OLD MONEY: The Making of America's Upper Class

By

Pub Date: June 15th, 1988
Publisher: Knopf

The values and manners of the silver-spoon set, as described by a cleareyed member of the club. Men and women born to privilege are proud to be different. Money in trust lets kids grow up above the fray, they argue, allowing them to cultivate higher virtues--public service, true connoisseurship. But Old Money was, of course, once New: Aldrich's great-grandfather was a mill-hand's son turned Senator from Rhode Island who turned a corrupt deal into a neat multimillion-dollar nest egg.
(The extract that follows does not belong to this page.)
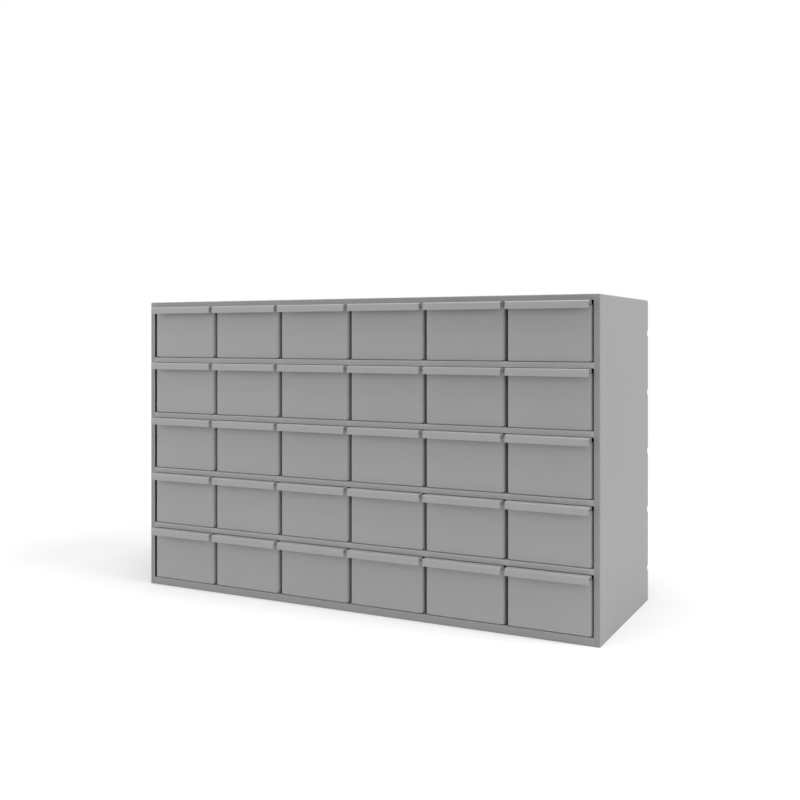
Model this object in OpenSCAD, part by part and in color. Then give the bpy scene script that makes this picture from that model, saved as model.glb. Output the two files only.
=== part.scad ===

As money passes through the generations, however, it becomes a culture with its own rites of passage: boarding school, ""battles"" with nature, military service. But what happens when the trust-fund kids grow up and claim their degree from ""synecdochic Harvard""? Aldrich roams freely through recent history to describe the meanderings of the aimless. Some choose public service, some serve as trustees, some try to protect the family business from grabby entrepreneurs and trained managers. Some turn to drugs and/or alcohol. And most raise families of their own and continue the cycle. Aldrich sprinkles his prose with almost throw-away insights (""Blind as the envious are to what they have, they are exquisitely observant of what others have: objects, traits, positions and honors that, if they only had them, would fill up the void inside themselves""). And when he takes his examples from real life, the book comes alive. All too often, though, he writes in erudite abstractions that will discourage all but the most committed readers. And what is the central argument here? Aldrich, in his historian's fairness, his careful avoidance of pop-psych formulations, skitters around his subject, offering loosely organized description, but never venturing to answer the questions raised. Is it lack of hunger that deprives so many of these lives of focus? What's the weird trick of human nature that makes these privileged few seem so unfree?